■ What this task involves ■
Repeat the material in full. Keep every line exactly as it is.

■ Dataset extract ■
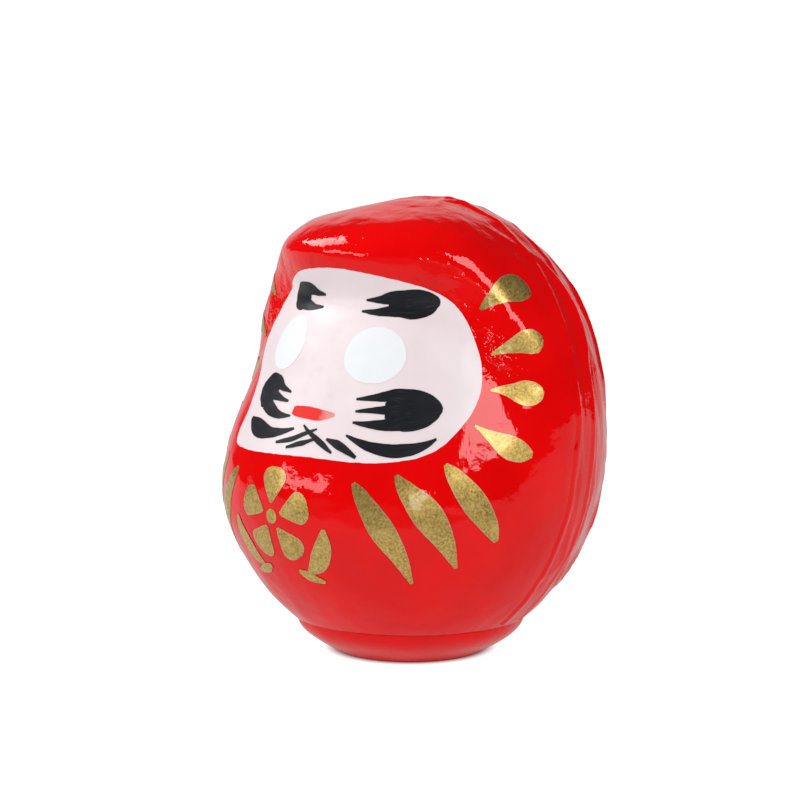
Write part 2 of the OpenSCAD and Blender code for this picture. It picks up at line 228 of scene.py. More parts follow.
# The hollow of the face starts at the chin, is whole at the nose, and runs out from
# the brow to the lip, where the forehead juts out furthest
chin_z, nose_z, brow_z, lip_z = 36 * MM, 78 * MM, 93 * MM, 111.8 * MM
narrow_from, narrow_to = 73.5 * MM, 107.7 * MM
lip_end_z = 113.8 * MM
body_sizes = {
    "Height": doll_h, "Radius": body_r, "Waist height": waist_z, "Edge height": rim_z,
    "Edge radius": rim_r, "Crown back": crown_back, "Wall": 2.4 * MM,
    "Face depth": 10.7 * MM, "Face round": 0.5, "Cheek angle": rad(78),
    "Forehead narrowing": rad(25), "Cheek blend": rad(13), "Forehead out": 7.8 * MM,
    "Lump height": 0.9 * MM, "Dent height": 0.65 * MM, "Fold height": 1.2 * MM,
    "Crease height": 1.0 * MM, "Seed": 3.7,
}
body_tree, size = new_tree("papier_mache_body", body_sizes)
around, rows_out, rows_in = 360, 170, 40
rows = rows_out + rows_in + 2
unrolled, at_x, at_y = flat_grid(body_tree, around + 1, rows)
turn = at_x * (2 * math.pi)
row = (at_y + 0.5) * (rows - 1)
inside = row.math("GREATER_THAN", rows_out + 0.5)
deep = size["Waist height"] - size["Edge height"]
edge_share = size["Edge radius"] / size["Radius"]
belly_h = deep / (1 - edge_share * edge_share).math("SQRT")
crown_h = size["Height"] - size["Waist height"]
low_tilt = -((deep / belly_h).math("ARCSINE"))
low_inside = -((deep / (belly_h - size["Wall"])).math("ARCSINE"))
tilt_out = (row / rows_out).between(rad(90), low_tilt)
tilt_in = ((row - (rows_out + 1)) / rows_in).between(low_inside, rad(90))
tilt = inside.between(tilt_out, tilt_in)
above = tilt.math("GREATER_THAN", 0.0)
cos_tilt, sin_tilt = tilt.math("COSINE"), tilt.math("SINE")
height = size["Waist height"] + above.between(belly_h, crown_h) * sin_tilt
off_front = turn.math("ABSOLUTE")
cheek = size["Cheek angle"] - size["Forehead narrowing"] * height.smooth(narrow_from, narrow_to)
rounding = 1 - size["Face round"] * (1 - off_front.math("MINIMUM", rad(90)).math("COSINE"))
hollow = (size["Face depth"] * rounding
          * (1 - off_front.smooth(cheek - size["Cheek blend"], cheek + size["Cheek blend"]))
          * height.smooth(chin_z, nose_z) * (1 - height.smooth(brow_z, lip_z)))
bulge = (size["Forehead out"] * height.smooth(brow_z, lip_z)
         * (1 - height.smooth(lip_end_z, doll_h)) * (1 - off_front.smooth(rad(40), rad(95))))
lip_tilt = math.asin((lip_z - waist_z) / (doll_h - waist_z))
# Above the lip the wall's thickness turns from outwards to upwards
out_share = above.between(cos_tilt, (cos_tilt / math.cos(lip_tilt)).math("MINIMUM", 1.0))
up_share = above.between(sin_tilt, tilt.smooth(lip_tilt, rad(90)))
grow = -(size["Wall"] * inside)
radius = size["Radius"] * cos_tilt + grow * out_share - hollow + bulge
axis_y = size["Crown back"] * height.smooth(size["Waist height"], size["Height"])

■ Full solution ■
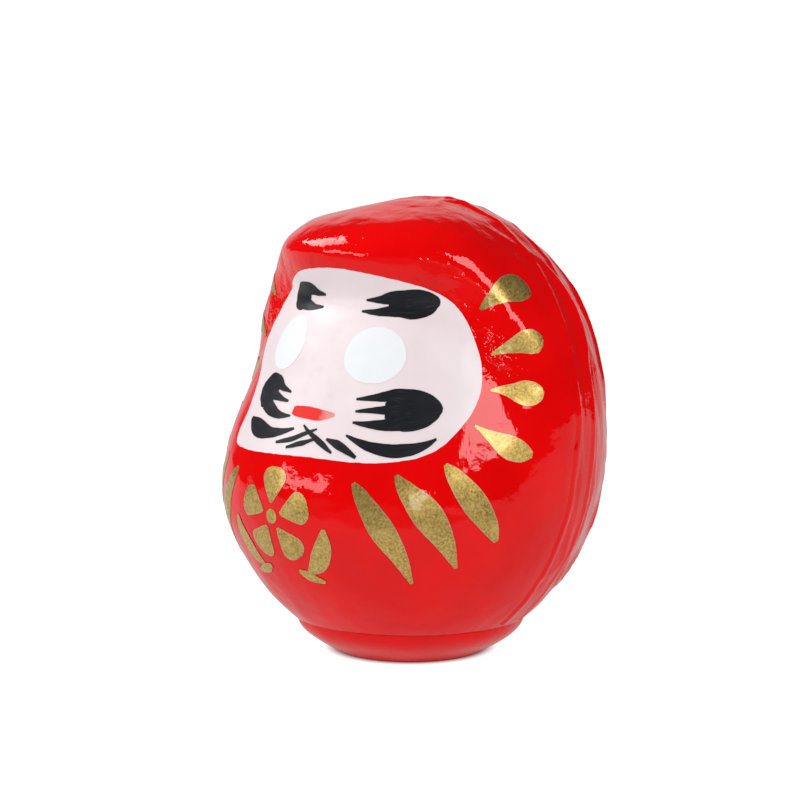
Write part 2 of the OpenSCAD and Blender code for this picture. It picks up at line 228 of scene.py. More parts follow.
# The hollow of the face starts at the chin, is whole at the nose, and runs out from
# the brow to the lip, where the forehead juts out furthest
chin_z, nose_z, brow_z, lip_z = 36 * MM, 78 * MM, 93 * MM, 111.8 * MM
narrow_from, narrow_to = 73.5 * MM, 107.7 * MM
lip_end_z = 113.8 * MM
body_sizes = {
    "Height": doll_h, "Radius": body_r, "Waist height": waist_z, "Edge height": rim_z,
    "Edge radius": rim_r, "Crown back": crown_back, "Wall": 2.4 * MM,
    "Face depth": 10.7 * MM, "Face round": 0.5, "Cheek angle": rad(78),
    "Forehead narrowing": rad(25), "Cheek blend": rad(13), "Forehead out": 7.8 * MM,
    "Lump height": 0.9 * MM, "Dent height": 0.65 * MM, "Fold height": 1.2 * MM,
    "Crease height": 1.0 * MM, "Seed": 3.7,
}
body_tree, size = new_tree("papier_mache_body", body_sizes)
around, rows_out, rows_in = 360, 170, 40
rows = rows_out + rows_in + 2
unrolled, at_x, at_y = flat_grid(body_tree, around + 1, rows)
turn = at_x * (2 * math.pi)
row = (at_y + 0.5) * (rows - 1)
inside = row.math("GREATER_THAN", rows_out + 0.5)
deep = size["Waist height"] - size["Edge height"]
edge_share = size["Edge radius"] / size["Radius"]
belly_h = deep / (1 - edge_share * edge_share).math("SQRT")
crown_h = size["Height"] - size["Waist height"]
low_tilt = -((deep / belly_h).math("ARCSINE"))
low_inside = -((deep / (belly_h - size["Wall"])).math("ARCSINE"))
tilt_out = (row / rows_out).between(rad(90), low_tilt)
tilt_in = ((row - (rows_out + 1)) / rows_in).between(low_inside, rad(90))
tilt = inside.between(tilt_out, tilt_in)
above = tilt.math("GREATER_THAN", 0.0)
cos_tilt, sin_tilt = tilt.math("COSINE"), tilt.math("SINE")
height = size["Waist height"] + above.between(belly_h, crown_h) * sin_tilt
off_front = turn.math("ABSOLUTE")
cheek = size["Cheek angle"] - size["Forehead narrowing"] * height.smooth(narrow_from, narrow_to)
rounding = 1 - size["Face round"] * (1 - off_front.math("MINIMUM", rad(90)).math("COSINE"))
hollow = (size["Face depth"] * rounding
          * (1 - off_front.smooth(cheek - size["Cheek blend"], cheek + size["Cheek blend"]))
          * height.smooth(chin_z, nose_z) * (1 - height.smooth(brow_z, lip_z)))
bulge = (size["Forehead out"] * height.smooth(brow_z, lip_z)
         * (1 - height.smooth(lip_end_z, doll_h)) * (1 - off_front.smooth(rad(40), rad(95))))
lip_tilt = math.asin((lip_z - waist_z) / (doll_h - waist_z))
# Above the lip the wall's thickness turns from outwards to upwards
out_share = above.between(cos_tilt, (cos_tilt / math.cos(lip_tilt)).math("MINIMUM", 1.0))
up_share = above.between(sin_tilt, tilt.smooth(lip_tilt, rad(90)))
grow = -(size["Wall"] * inside)
radius = size["Radius"] * cos_tilt + grow * out_share - hollow + bulge
axis_y = size["Crown back"] * height.smooth(size["Waist height"], size["Height"])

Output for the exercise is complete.